If I mix just water with a lot of sugar, like the amount in soda or fruit juice, can I leave it in room temperature (air-tight), or is there any reason to refrigerate it?
I also just mix sugar and milk; will that mix go bad faster than just milk?
thanks gang!!
Sugar doesn’t go bad because it’s way too dry for bacteria to live. Add it to water and it’ll go bad real quick. Refrigerate it.
Milk already has lots of sugar in it, so it won’t go bad significantly faster by adding more. It’s a different sugar than table sugar, but makes no difference.
It doesn’t ‘go bad’ when you mix it with liquids. In fact its still quite good that’s why the bacteria will thrive feeding on it. Your issue is you don’t want to share with the bacteria. Sugar by itself isn’t a good breeding ground, add water you have the basic building blocks for bacteria to thrive.
Very popular with yeasts, too. Fermentation can make some yummy stuff!
What is the perishability of sugar+water compared to milk? Can I leave it out 6 hours? 12?
thanks!
It’s in the multiple-days range, but generally depends on whether there are other compounds (natural lemonade will last longer than water with sugar) and on the actual temperature (wine caves were caves precisely in order to keep temperature stable and at a range the desirable ferments like).
Are dtilque and Nava disagreeing here?
By “perishability” I meant leaving it OUT of the fridge… how long would it last IN the fridge?
Depends, are you freezing it? And “real quick” and “days” can actually agree - depending, among other things, on how hot it is and what exactly have you done, and what someone’s concept of “real quick” happens to be.
Right now, temperatures outside my window are in the 30Cs (90 Fs). If it was winter, they could be actually colder than the fridge. What the actual temperature is and what exactly have you done with the water matters. If you’ve mixed the water and sugar, sterilized the mixture and kept it in a sterile, closed pot, it can last forever (that’s what Pasteur proved, that “bugs don’t just appear”). If you’ve left it out in an open jar, it will not last as long. If you’ve taken a sip of your beer, licked a spoon and used the spoon to mix the water and sugar, even less.
Right. When I posted “real quick”, I was thinking of current conditions. I.e. summer with high temperatures over 30C. Sugar water will go bad in half a day or so at that temperature range.
“Going bad” is all a matter of bacteria growth. And that is a function of temperature and initial amount of bacteria. For temperature, different bacteria have differing optimal temperature, but there’s a very large percentage of them that grow best at 30-37C. Most of the bacteria that we can culture (and thus will grow real well in sugar water) fall into this group.

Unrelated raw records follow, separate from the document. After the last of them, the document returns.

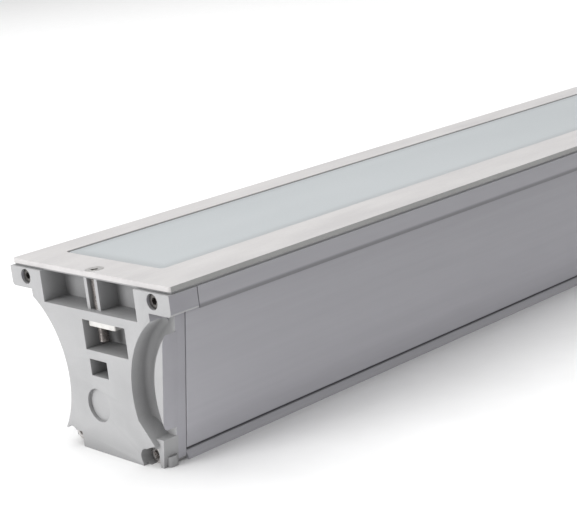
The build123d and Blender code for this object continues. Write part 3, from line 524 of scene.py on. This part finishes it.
def thread(radius, pitch, depth, start, end):
    """Radius of a helical ridge that fades in and out at its ends."""
    def at(a, t):
        turn = (t / pitch - a / (2 * math.pi)) % 1
        fade = min(1, max(0, (t - start) / pitch), max(0, (end - t) / pitch))
        return radius - depth * fade * (1 - abs(2 * turn - 1))
    return at


def lathe(work, rows, segments, place):
    """Closed skin through rings of points; place turns radius, angle and distance into a point."""
    rings = []
    for radius, t in rows:
        points = []
        for n in range(segments):
            a = 2 * math.pi * n / segments
            r = radius(a, t) if callable(radius) else radius
            points.append(work.verts.new(place(r, a, t)))
        rings.append(points)
    for first, second in zip(rings, rings[1:]):
        skin(work, first, second)
    for points, t in ((rings[0], rows[0][1]), (rings[-1], rows[-1][1])):
        centre = work.verts.new(place(0, 0, t))
        for n in range(segments):
            work.faces.new((points[n], points[(n + 1) % segments], centre))


def turned(node, parts, segments):
    """Piece of turned parts, each a list of rows and its placing function, that stands for a node."""
    work = bmesh.new()
    for rows, place in parts:
        lathe(work, rows, segments, place)
    bmesh.ops.recalc_face_normals(work, faces=work.faces)
    mesh = written(work, bpy.data.meshes.new(node))
    mesh.set_sharp_from_angle(angle=math.radians(35))
    piece(node + "_turned", mesh, node)


def cap_screws(node, head_length, shank_radius, across):
    """The node's pair of knurled socket head screws."""
    low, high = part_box(node)
    radius = (high.z - low.z) / 2
    z = (high.z + low.z) / 2
    near = (low.y + high.y) / 2 < middle
    front, inward = (low.y, 1) if near else (high.y, -1)
    length = high.y - low.y
    chamfer = radius * 0.12
    plain = radius - KNURL_DEPTH
    ridge = knurl(radius, 30)
    point = 0.6 * MM
    rows = [
        (0.3 * MM, head_length * 0.62),
        (hexagon(across), head_length * 0.55),
        (hexagon(across), SOCKET_CHAMFER / 2),
        (hexagon(across + SOCKET_CHAMFER), 0),
        (radius - chamfer, 0),
        (radius - chamfer * 0.3, chamfer * 0.3),
        (plain, chamfer),
        (ridge, chamfer + 0.2 * MM),
        (ridge, head_length - 0.7 * MM),
        (plain, head_length - 0.5 * MM),
        (plain, head_length),
        (shank_radius, head_length),
        (shank_radius, length - point),
        (shank_radius - point, length),
    ]
    parts = []
    for x in (low.x + radius, high.x - radius):
        def place(r, a, t, x=x):
            return (x + r * math.cos(a), front + inward * t, z + r * math.sin(a))
        parts.append((rows, place))
    turned(node, parts, 120)


def clamp_screw(node):
    """Countersunk screw with a hexagon socket and a cut thread."""
    low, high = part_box(node)
    x = (low.x + high.x) / 2
    y = (low.y + high.y) / 2
    head = (high.x - low.x) / 2
    shank = 2.5 * MM
    pitch = 0.8 * MM
    across = 3.5 * MM
    edge = 0.12 * MM
    length = high.z - low.z
    cone = head - shank
    start = cone + 1.5 * MM
    run = length - pitch - start
    cut = thread(shank, pitch, 0.32 * MM, start, start + run)
    rows = [
        (0.2 * MM, 2.0 * MM),
        (hexagon(across), 1.8 * MM),
        (hexagon(across), edge),
        (hexagon(across + SOCKET_CHAMFER), 0),
        (head - 0.15 * MM, 0),
        (head, edge),
        (shank, cone),
    ]
    steps = round(run / (0.1 * MM))
    for n in range(steps + 1):
        rows.append((cut, start + run * n / steps))
    rows.append((shank - 0.7 * MM, length))

    def place(r, a, t):
        return (x + r * math.cos(a), y + r * math.sin(a), high.z - t)

    turned(node, [(rows, place)], 48)


for end in ("near", "far"):
    cap_screws("upper_screws_" + end, 4.0 * MM, 2.0 * MM, 3.0 * MM)
for end in ("near", "far"):
    cap_screws("lower_screws_" + end, 5.0 * MM, 2.5 * MM, 4.0 * MM)
for end in ("near", "far"):
    clamp_screw("clamp_screw_" + end)

# --- floor and lights ---
FLOOR_HALF = 9
floor_mesh = bpy.data.meshes.new("floor")
corners = [(x * FLOOR_HALF, y * FLOOR_HALF, 0) for x, y in ((-1, -1), (1, -1), (1, 1), (-1, 1))]
floor_mesh.from_pydata(corners, [], [(0, 1, 2, 3)])
floor = bpy.data.objects.new("floor", floor_mesh)
scene.collection.objects.link(floor)
floor_mesh.materials.append(coated("floor_paper", (0.93, 0.93, 0.93), (0.95, 0.95, 0.95), 0.9, grain=300))


def area_light(name, place, target, size, power):
    data = bpy.data.lights.new(name, "AREA")
    data.shape = "RECTANGLE"
    data.size, data.size_y = size
    data.energy = power
    lamp = bpy.data.objects.new(name, data)
    scene.collection.objects.link(lamp)
    lamp.location = place
    lamp.rotation_euler = (Vector(target) - Vector(place)).to_track_quat("-Z", "Y").to_euler()


area_light("top_box", (-0.7, -0.1, 2.4), (0, -0.1, 0), (3.0, 3.4), 54)
area_light("front_key", (-0.9, -2.9, 1.0), (0, -0.5, 0.05), (1.3, 1.3), 48)
area_light("low_fill", (2.4, 0.3, 0.25), (0, 0.1, 0.03), (2.4, 0.3), 2.5)
world = bpy.data.worlds.new("studio")
scene.world = world
world.use_nodes = True
sky = world.node_tree.nodes["Background"]
sky.inputs["Color"].default_value = (1, 1, 1, 1)
sky.inputs["Strength"].default_value = 0.57
scene.view_settings.view_transform = "Standard"

# --- camera, fitted to the photo ---
azimuth, elevation, roll = (math.radians(degrees) for degrees in (47.556, 14.539, -6.545))
FOCAL_PIXELS = 1517
PHOTO_WIDTH = 577
SENSOR_WIDTH = 36
RIGHT, UP, BACK = 0.083228, 0.092401, 0.7102  # metres from the middle of the near end's foot

away = math.cos(elevation)
back = Vector((math.sin(azimuth) * away, -math.cos(azimuth) * away, math.sin(elevation)))
level = Vector((0, 0, 1)).cross(back).normalized()
upright = back.cross(level)
right = level * math.cos(roll) + upright * math.sin(roll)
up = upright * math.cos(roll) - level * math.sin(roll)
camera_data = bpy.data.cameras.new("photo_camera")
camera_data.lens = SENSOR_WIDTH * FOCAL_PIXELS / PHOTO_WIDTH
camera_data.clip_start = 0.02
camera = bpy.data.objects.new("photo_camera", camera_data)
scene.collection.objects.link(camera)
stand = right * RIGHT + up * UP + back * BACK + Vector((0, near_end, 0))
camera.matrix_world = Matrix.Translation(stand) @ Matrix((right, up, back)).transposed().to_4x4()
scene.camera = camera
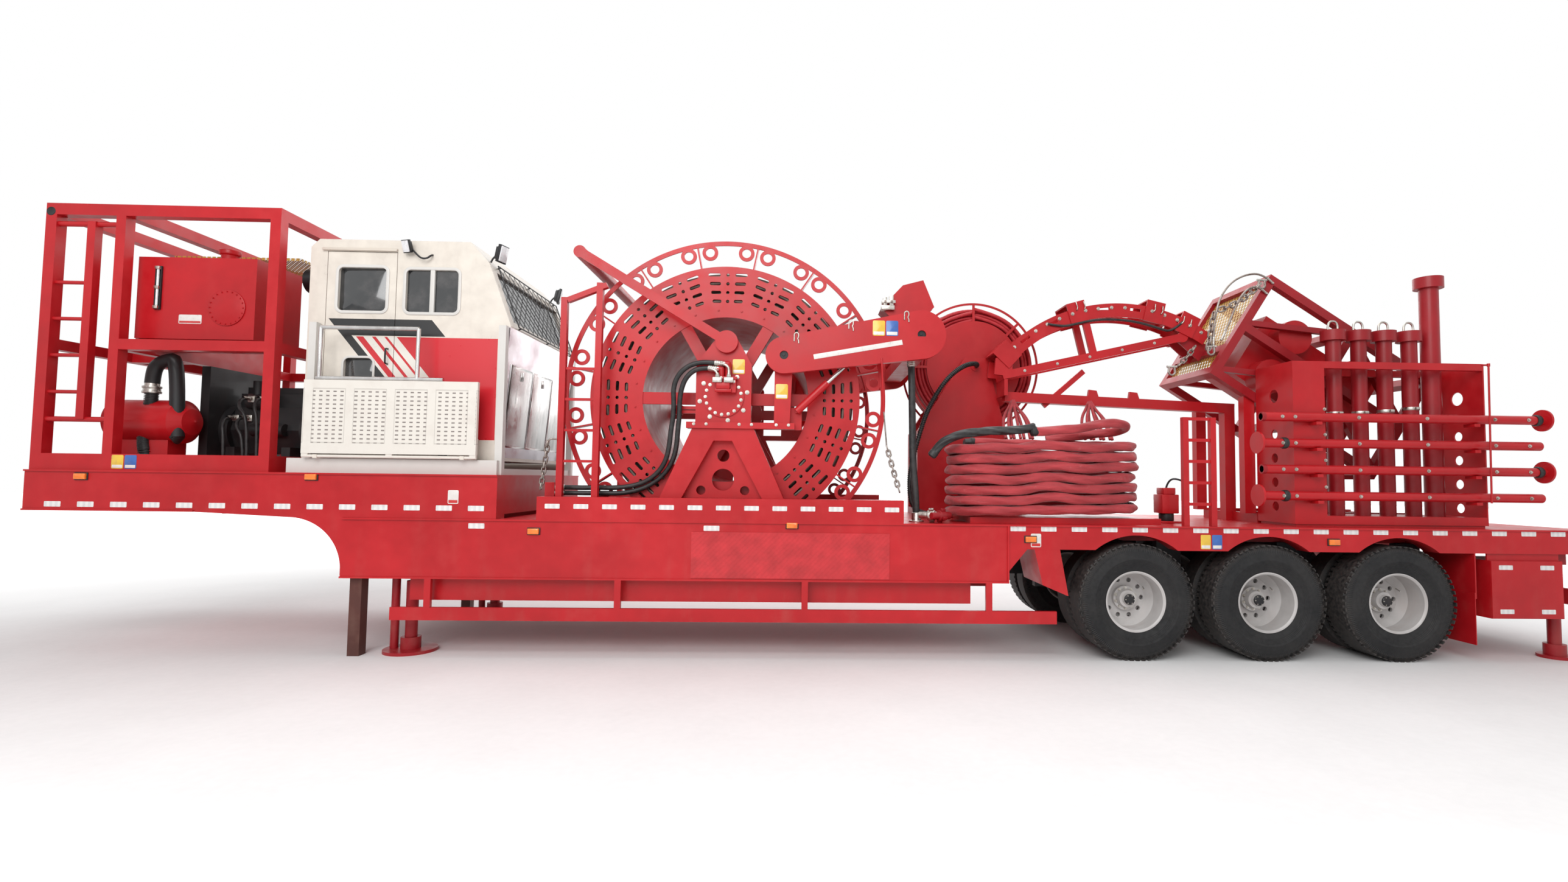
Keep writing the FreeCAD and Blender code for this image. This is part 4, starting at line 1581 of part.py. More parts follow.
def guide_arch():
    """Two curved side plates with roller boxes between them, a chord and a strut."""
    centre_x = value("front + arch_x")
    centre_z = value("arch_z")
    outer = value("arch_radius_out")
    inner = outer - value("arch_depth")
    angles = [math.radians(a) for a in (value("arch_start"), value("arch_end"))]
    middle = sum(angles) / 2

    def point(radius, angle, y=value("arch_side")):
        return FreeCAD.Vector(centre_x + radius * math.cos(angle), y,
                              centre_z + radius * math.sin(angle))

    edges = [
        Part.Arc(point(outer, angles[0]), point(outer, middle), point(outer, angles[1])).toShape(),
        Part.LineSegment(point(outer, angles[1]), point(inner, angles[1])).toShape(),
        Part.Arc(point(inner, angles[1]), point(inner, middle), point(inner, angles[0])).toShape(),
        Part.LineSegment(point(inner, angles[0]), point(outer, angles[0])).toShape(),
    ]
    blade = Part.Face(Part.Wire(edges)).extrude(FreeCAD.Vector(0, value("arch_plate"), 0))
    shapes = [blade, blade.translated(FreeCAD.Vector(0, value("arch_width - arch_plate"), 0))]
    slots = []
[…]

Unless you’ve sterilized something, you can be sure it has bacteria in and on it. Even the sugar will have some in it, even though it doesn’t grow in that dry environment. In hostile environments (such as the dry sugar), some kinds of bacteria form spores which are a dormant phase. When the environment gets less hostile (add the sugar to water), spores reactivate and start gobbling up the sugar. But there’s also bacteria in the container, the water, and floating around in the air (usually on dust particles). And of course, there’s lots and lots of bacteria on living beings such as yourself. All these are sources of bacteria that will cause the sugar water to go bad.
Dumb question, but… if everything you’re saying is true, why doesn’t honey go bad?
Same reason for dry sugar: too little water.
ETA: there’s a few other reasons like acidity and peroxide, but mostly it’s too dry.
It’s worth noting that bread behaves similarly. If you keep moist bread in an airtight bag at room temperature, it’s going to develop mold within a matter of days. OTOH, if you leave a slice of bread out in open air in a dry environment, it’ll dry out in fairly short order, and then it’ll take much longer (if ever) to develop mold.
I think that must be why honey not going bad surprises people, but granulated sugar not going bad doesn’t surprise. Honey looks wet. I guess it just isn’t as wet as people think it is.
Yeah, it’s not solid, but it’s *extremely *hygroscopic. What this means in terms of bacteria is that any that end up in/on the honey actually get dehydrated by it. Same thing works for most highly sugary syrups like that- brewing malt extract has the same property. Mold will grow on it though if you’re not careful.
Exactly. Honey has some water, but it’s more than 80% sugar.
Bacteria need water to grow and they absorb that water from the environment. Honey is so concentrated that bacteria can’t pump water from the honey into their cells. Or they can, but the water just osmotically diffuses back out faster than they can pump it in, and they dehydrate and become inactive.
You have to mix the honey with a lot of water before you create an environment that bacteria or yeast can grow. So to make mead you wash the honeycomb with water and then ferment the honey and water mixture.